>> start RECORDS TO USE

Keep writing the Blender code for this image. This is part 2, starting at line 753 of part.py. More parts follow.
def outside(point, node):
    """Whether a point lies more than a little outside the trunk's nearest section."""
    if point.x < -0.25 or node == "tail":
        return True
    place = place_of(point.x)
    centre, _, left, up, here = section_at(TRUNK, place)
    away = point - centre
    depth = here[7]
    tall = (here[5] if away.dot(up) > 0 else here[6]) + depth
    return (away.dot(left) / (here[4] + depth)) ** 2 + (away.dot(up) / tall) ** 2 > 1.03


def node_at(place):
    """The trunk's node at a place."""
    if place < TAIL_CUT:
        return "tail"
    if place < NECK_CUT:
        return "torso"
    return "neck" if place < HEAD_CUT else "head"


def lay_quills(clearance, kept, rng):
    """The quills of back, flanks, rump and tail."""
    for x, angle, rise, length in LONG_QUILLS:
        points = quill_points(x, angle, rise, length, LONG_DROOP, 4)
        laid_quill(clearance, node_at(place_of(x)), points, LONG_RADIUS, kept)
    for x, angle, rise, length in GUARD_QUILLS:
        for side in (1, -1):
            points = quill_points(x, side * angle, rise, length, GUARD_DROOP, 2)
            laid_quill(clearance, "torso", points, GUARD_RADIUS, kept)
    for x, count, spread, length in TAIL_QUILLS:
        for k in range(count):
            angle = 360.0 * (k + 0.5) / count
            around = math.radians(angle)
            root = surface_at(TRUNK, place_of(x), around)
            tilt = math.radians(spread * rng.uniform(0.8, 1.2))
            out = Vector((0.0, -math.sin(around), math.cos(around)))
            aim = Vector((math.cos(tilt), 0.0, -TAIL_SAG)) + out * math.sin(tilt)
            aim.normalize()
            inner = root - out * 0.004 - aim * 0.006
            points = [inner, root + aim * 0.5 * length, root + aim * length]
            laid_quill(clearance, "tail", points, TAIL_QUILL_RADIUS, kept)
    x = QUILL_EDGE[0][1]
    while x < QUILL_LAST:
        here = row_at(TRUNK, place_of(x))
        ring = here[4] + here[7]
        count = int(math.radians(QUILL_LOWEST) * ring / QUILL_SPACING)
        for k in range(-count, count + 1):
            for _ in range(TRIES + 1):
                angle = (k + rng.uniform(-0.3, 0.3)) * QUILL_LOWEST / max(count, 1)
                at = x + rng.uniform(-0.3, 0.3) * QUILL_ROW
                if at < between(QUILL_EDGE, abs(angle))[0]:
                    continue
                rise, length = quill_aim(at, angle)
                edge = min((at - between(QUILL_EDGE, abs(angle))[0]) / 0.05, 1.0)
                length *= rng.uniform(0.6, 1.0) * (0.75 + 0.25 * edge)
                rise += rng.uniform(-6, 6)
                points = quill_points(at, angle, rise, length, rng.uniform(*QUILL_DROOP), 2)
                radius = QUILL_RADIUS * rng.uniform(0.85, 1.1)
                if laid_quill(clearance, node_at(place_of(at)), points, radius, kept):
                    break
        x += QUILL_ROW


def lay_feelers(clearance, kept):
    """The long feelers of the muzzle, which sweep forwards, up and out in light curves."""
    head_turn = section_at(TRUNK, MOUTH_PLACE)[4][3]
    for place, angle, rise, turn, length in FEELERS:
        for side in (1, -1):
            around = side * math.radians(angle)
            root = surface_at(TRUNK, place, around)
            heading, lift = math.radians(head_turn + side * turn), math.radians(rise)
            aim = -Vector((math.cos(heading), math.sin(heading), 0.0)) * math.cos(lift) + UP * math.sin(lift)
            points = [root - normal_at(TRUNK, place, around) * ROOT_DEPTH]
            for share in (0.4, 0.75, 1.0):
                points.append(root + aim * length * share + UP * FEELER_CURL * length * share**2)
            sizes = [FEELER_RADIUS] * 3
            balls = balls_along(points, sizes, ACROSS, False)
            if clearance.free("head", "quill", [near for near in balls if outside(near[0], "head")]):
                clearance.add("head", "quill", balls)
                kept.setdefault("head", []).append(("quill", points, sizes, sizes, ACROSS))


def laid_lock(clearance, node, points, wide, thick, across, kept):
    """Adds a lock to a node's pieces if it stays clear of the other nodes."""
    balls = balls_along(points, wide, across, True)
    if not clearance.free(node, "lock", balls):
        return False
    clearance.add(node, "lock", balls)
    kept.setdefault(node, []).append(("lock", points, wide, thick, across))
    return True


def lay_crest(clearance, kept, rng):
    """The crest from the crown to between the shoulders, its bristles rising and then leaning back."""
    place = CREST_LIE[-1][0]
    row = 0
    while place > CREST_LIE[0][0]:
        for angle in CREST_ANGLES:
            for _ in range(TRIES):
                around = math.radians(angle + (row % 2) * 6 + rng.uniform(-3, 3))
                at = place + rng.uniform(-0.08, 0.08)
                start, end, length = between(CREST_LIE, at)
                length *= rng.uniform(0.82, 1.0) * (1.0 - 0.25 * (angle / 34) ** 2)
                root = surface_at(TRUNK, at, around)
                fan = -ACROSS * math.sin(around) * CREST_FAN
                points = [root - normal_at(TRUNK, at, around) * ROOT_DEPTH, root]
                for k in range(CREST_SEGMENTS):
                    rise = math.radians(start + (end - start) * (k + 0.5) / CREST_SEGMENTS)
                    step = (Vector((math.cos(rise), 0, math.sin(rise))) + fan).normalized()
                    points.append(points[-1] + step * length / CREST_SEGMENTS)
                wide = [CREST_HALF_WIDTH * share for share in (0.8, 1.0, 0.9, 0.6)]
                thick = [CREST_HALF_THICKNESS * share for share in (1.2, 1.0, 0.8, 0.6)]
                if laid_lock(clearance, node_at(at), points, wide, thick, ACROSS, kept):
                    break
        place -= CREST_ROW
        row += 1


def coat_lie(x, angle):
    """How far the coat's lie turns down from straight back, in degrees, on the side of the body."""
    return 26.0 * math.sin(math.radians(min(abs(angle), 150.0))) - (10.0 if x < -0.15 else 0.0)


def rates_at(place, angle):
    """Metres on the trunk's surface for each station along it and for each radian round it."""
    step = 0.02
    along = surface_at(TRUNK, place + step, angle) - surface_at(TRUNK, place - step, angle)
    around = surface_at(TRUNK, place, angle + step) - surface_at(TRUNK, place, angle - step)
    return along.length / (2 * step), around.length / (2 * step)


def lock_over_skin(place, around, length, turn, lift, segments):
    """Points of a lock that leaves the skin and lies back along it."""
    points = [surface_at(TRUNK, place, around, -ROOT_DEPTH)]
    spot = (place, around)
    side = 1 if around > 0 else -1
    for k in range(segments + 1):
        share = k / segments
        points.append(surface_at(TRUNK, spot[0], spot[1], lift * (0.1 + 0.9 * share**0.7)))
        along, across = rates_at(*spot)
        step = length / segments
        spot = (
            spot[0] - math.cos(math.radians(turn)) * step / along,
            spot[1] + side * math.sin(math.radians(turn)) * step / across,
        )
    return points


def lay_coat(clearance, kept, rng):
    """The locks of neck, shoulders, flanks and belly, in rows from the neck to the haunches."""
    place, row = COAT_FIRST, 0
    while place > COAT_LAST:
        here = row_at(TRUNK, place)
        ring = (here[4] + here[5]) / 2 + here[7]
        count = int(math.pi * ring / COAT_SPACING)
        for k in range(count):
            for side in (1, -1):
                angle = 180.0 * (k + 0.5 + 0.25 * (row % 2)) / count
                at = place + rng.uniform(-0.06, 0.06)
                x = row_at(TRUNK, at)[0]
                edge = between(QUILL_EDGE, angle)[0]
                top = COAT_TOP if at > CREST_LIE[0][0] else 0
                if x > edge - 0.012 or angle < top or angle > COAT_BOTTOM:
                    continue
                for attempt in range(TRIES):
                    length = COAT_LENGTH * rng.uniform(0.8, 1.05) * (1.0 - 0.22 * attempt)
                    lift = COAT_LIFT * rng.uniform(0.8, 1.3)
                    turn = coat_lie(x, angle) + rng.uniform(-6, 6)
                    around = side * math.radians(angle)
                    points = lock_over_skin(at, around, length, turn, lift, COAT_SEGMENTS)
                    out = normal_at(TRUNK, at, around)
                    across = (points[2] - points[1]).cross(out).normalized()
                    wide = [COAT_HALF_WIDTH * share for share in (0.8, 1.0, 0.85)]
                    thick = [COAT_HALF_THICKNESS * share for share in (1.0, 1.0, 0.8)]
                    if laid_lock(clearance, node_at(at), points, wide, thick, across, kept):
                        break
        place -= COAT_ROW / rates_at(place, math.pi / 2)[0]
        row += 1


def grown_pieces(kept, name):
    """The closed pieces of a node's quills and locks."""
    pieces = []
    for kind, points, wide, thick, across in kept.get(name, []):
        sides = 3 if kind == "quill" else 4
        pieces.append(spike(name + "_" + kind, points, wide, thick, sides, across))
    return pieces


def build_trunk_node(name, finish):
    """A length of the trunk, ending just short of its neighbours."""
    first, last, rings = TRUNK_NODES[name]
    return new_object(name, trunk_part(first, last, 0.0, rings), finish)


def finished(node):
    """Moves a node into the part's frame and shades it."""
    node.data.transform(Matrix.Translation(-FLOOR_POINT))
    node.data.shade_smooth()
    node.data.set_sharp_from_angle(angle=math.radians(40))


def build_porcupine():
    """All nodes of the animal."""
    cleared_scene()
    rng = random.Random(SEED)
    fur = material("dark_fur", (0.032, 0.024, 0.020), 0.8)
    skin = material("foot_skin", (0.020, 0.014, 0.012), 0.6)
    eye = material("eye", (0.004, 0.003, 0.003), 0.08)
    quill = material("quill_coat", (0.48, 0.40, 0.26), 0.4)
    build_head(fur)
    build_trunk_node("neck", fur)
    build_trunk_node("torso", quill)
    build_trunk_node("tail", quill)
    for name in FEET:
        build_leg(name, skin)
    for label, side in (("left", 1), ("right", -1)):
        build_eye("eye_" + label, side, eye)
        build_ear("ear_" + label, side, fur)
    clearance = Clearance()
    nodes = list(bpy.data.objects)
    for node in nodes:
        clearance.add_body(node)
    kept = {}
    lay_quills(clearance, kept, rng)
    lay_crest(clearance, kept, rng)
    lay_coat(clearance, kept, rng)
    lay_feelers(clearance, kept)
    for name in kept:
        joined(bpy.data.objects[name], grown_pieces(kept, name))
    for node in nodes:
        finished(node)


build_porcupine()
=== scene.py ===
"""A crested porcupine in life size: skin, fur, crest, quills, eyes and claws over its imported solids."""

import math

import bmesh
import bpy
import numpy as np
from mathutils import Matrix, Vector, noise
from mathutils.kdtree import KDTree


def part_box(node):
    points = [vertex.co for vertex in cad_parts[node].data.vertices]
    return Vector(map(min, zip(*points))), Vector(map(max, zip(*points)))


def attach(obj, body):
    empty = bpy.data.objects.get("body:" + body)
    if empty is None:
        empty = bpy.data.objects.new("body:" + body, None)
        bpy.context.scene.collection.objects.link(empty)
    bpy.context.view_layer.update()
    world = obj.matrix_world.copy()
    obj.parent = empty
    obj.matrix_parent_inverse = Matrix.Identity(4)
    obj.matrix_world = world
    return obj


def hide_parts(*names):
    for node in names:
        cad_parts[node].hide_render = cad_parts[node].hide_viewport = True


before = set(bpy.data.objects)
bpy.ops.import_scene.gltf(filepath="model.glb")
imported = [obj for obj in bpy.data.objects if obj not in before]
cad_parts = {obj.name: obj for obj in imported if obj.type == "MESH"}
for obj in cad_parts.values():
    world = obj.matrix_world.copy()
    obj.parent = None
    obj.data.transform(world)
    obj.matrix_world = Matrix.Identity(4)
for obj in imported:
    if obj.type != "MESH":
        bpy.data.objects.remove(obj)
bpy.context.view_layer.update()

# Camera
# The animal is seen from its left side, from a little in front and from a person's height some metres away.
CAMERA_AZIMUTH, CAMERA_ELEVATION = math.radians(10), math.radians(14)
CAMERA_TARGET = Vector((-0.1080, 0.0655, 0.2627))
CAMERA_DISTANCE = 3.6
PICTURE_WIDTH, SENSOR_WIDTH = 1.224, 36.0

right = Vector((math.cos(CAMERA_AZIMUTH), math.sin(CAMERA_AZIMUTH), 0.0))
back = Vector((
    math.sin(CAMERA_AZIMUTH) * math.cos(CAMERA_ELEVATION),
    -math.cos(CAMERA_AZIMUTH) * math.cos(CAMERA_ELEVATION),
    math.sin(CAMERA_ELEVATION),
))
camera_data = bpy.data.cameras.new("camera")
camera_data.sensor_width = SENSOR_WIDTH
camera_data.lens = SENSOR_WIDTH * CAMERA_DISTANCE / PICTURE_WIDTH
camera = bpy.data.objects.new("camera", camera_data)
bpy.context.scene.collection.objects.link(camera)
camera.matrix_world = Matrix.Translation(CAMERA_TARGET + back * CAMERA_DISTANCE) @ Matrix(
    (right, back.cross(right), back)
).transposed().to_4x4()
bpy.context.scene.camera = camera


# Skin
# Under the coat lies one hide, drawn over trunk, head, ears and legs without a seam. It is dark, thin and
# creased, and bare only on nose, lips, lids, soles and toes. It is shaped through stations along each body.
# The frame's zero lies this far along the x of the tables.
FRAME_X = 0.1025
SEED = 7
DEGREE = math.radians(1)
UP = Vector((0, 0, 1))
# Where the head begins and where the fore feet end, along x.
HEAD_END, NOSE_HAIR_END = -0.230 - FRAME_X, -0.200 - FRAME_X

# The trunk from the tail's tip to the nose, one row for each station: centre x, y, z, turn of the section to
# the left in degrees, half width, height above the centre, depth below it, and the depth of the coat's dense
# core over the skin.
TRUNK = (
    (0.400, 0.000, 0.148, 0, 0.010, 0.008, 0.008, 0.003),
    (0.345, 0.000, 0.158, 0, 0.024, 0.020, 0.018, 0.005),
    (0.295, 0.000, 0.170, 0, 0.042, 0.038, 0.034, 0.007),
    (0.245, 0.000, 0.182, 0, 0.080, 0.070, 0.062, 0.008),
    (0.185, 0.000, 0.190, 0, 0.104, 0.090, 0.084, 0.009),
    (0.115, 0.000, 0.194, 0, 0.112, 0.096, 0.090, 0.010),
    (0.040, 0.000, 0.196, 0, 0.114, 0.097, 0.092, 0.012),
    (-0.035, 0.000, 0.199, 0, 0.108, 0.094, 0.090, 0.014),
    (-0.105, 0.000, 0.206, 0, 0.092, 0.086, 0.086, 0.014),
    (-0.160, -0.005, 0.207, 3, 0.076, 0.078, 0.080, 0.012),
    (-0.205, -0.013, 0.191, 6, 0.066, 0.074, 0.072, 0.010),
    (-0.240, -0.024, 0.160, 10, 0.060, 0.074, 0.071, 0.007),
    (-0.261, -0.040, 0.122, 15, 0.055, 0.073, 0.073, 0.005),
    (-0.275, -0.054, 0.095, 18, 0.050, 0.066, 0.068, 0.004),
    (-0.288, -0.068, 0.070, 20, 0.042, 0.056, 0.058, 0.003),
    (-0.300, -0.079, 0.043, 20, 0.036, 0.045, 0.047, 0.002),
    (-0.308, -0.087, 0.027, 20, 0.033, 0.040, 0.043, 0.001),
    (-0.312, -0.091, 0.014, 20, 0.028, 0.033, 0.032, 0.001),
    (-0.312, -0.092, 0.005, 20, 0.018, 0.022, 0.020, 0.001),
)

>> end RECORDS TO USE
>> start RECORDS TO USE

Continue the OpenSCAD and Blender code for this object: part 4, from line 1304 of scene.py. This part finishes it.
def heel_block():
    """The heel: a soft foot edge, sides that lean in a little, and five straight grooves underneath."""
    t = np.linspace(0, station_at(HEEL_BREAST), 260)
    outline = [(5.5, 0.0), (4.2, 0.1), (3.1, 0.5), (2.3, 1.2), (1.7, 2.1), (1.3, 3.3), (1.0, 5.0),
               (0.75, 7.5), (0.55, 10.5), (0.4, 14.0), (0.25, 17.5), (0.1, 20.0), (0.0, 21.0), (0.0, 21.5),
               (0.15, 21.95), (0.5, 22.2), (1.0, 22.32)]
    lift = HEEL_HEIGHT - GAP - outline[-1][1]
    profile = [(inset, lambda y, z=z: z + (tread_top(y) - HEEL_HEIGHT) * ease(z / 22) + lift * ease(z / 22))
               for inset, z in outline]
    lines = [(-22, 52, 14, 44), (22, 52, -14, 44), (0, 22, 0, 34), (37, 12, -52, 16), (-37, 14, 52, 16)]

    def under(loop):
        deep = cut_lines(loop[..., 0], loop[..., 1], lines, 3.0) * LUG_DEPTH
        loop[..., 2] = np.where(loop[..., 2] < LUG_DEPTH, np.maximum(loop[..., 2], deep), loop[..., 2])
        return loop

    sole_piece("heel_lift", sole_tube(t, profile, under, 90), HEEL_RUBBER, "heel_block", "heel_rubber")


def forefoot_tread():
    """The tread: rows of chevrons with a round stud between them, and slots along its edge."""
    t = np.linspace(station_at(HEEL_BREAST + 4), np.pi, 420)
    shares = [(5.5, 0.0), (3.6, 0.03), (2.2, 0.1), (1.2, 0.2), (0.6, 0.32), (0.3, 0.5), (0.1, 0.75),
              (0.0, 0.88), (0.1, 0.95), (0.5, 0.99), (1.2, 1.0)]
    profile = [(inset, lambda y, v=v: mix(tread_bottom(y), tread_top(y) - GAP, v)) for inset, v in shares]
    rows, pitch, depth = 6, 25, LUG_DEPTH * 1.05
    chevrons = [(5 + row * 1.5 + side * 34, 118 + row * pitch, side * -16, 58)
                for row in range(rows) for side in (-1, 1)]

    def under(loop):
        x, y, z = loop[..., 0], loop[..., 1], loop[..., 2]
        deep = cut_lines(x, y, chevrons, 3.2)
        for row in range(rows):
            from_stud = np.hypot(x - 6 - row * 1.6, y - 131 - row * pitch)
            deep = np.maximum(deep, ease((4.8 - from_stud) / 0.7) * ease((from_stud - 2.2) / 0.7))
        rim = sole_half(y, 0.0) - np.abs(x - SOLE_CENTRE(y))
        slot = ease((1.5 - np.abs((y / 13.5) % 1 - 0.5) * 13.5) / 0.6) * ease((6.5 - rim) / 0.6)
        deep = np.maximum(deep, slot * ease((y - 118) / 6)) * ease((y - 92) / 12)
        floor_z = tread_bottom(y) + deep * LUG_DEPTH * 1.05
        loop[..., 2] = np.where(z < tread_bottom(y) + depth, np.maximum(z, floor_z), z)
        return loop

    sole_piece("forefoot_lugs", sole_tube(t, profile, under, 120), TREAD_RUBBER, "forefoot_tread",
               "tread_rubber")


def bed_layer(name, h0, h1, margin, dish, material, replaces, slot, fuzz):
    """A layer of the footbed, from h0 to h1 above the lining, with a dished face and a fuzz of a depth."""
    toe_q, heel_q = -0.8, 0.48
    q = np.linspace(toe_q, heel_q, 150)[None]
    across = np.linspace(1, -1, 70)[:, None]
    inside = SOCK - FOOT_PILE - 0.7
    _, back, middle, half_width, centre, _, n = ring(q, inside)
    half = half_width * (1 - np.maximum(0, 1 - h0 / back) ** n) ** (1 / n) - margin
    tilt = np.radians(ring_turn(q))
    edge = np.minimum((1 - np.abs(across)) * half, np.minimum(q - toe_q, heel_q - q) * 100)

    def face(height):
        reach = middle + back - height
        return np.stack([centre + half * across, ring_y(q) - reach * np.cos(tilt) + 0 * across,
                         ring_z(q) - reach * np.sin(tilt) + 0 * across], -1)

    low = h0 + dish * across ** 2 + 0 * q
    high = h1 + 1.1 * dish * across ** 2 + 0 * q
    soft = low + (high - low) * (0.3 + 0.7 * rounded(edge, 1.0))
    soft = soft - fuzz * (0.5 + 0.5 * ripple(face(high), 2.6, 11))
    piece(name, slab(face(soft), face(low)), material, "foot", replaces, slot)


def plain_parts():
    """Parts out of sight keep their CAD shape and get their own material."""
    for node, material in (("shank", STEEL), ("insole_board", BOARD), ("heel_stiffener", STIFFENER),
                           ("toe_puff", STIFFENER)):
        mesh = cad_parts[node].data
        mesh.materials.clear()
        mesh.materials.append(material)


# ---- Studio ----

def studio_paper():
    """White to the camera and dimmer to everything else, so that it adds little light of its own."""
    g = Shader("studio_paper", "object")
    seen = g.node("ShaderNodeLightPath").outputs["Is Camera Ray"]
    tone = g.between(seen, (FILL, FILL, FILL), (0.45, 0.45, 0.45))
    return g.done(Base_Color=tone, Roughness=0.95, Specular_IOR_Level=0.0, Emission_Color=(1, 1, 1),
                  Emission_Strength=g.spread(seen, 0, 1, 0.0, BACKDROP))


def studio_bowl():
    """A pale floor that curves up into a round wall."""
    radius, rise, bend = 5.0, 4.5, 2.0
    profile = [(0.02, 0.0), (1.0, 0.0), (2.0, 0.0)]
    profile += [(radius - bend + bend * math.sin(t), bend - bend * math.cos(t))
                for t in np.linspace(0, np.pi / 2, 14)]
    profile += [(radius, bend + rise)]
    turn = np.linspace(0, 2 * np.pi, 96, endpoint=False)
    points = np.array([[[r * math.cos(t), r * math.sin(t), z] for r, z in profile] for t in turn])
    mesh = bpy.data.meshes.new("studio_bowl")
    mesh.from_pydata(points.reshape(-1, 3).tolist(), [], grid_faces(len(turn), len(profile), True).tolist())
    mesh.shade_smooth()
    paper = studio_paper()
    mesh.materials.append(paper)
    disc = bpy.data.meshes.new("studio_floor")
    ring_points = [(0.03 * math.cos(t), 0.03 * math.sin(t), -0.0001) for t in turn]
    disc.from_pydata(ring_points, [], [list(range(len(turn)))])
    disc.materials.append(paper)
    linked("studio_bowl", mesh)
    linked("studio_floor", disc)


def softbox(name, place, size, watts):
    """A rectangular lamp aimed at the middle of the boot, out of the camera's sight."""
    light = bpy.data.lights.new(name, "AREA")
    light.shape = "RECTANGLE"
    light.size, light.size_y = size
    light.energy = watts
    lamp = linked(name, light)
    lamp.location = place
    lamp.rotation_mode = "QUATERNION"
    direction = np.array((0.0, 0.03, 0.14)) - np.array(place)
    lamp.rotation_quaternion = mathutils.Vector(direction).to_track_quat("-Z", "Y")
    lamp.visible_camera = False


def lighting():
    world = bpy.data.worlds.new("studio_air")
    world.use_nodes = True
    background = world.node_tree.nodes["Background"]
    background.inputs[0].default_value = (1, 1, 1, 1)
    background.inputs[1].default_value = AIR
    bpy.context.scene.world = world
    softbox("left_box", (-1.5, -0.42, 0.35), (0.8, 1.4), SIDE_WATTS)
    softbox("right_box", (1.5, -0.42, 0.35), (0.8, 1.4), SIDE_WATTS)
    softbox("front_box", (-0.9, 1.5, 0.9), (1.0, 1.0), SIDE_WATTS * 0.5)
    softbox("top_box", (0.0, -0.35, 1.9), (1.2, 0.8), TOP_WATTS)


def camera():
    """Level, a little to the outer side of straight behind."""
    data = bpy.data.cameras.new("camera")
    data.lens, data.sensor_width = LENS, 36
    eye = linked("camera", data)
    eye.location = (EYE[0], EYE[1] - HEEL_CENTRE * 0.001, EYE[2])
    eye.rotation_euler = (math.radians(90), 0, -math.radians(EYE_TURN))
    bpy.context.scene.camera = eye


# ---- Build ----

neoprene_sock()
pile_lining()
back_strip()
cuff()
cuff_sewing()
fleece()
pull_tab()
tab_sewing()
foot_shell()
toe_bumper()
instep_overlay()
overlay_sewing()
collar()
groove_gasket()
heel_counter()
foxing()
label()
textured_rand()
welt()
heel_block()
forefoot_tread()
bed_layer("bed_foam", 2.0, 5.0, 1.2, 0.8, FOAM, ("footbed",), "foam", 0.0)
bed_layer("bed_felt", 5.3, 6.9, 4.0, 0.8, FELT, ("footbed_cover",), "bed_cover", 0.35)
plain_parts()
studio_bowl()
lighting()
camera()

>> end RECORDS TO USE

SHORT TASK: Print exactly the run of lines that starts at the line with "build_head(fur)" and ends at the line with "obj.matrix_world = Matrix.Identity(4)". Leave out every other line.

THE ANSWER:
    build_head(fur)
    build_trunk_node("neck", fur)
    build_trunk_node("torso", quill)
    build_trunk_node("tail", quill)
    for name in FEET:
        build_leg(name, skin)
    for label, side in (("left", 1), ("right", -1)):
        build_eye("eye_" + label, side, eye)
        build_ear("ear_" + label, side, fur)
    clearance = Clearance()
    nodes = list(bpy.data.objects)
    for node in nodes:
        clearance.add_body(node)
    kept = {}
    lay_quills(clearance, kept, rng)
    lay_crest(clearance, kept, rng)
    lay_coat(clearance, kept, rng)
    lay_feelers(clearance, kept)
    for name in kept:
        joined(bpy.data.objects[name], grown_pieces(kept, name))
    for node in nodes:
        finished(node)


build_porcupine()
=== scene.py ===
"""A crested porcupine in life size: skin, fur, crest, quills, eyes and claws over its imported solids."""

import math

import bmesh
import bpy
import numpy as np
from mathutils import Matrix, Vector, noise
from mathutils.kdtree import KDTree


def part_box(node):
    points = [vertex.co for vertex in cad_parts[node].data.vertices]
    return Vector(map(min, zip(*points))), Vector(map(max, zip(*points)))


def attach(obj, body):
    empty = bpy.data.objects.get("body:" + body)
    if empty is None:
        empty = bpy.data.objects.new("body:" + body, None)
        bpy.context.scene.collection.objects.link(empty)
    bpy.context.view_layer.update()
    world = obj.matrix_world.copy()
    obj.parent = empty
    obj.matrix_parent_inverse = Matrix.Identity(4)
    obj.matrix_world = world
    return obj


def hide_parts(*names):
    for node in names:
        cad_parts[node].hide_render = cad_parts[node].hide_viewport = True


before = set(bpy.data.objects)
bpy.ops.import_scene.gltf(filepath="model.glb")
imported = [obj for obj in bpy.data.objects if obj not in before]
cad_parts = {obj.name: obj for obj in imported if obj.type == "MESH"}
for obj in cad_parts.values():
    world = obj.matrix_world.copy()
    obj.parent = None
    obj.data.transform(world)
    obj.matrix_world = Matrix.Identity(4)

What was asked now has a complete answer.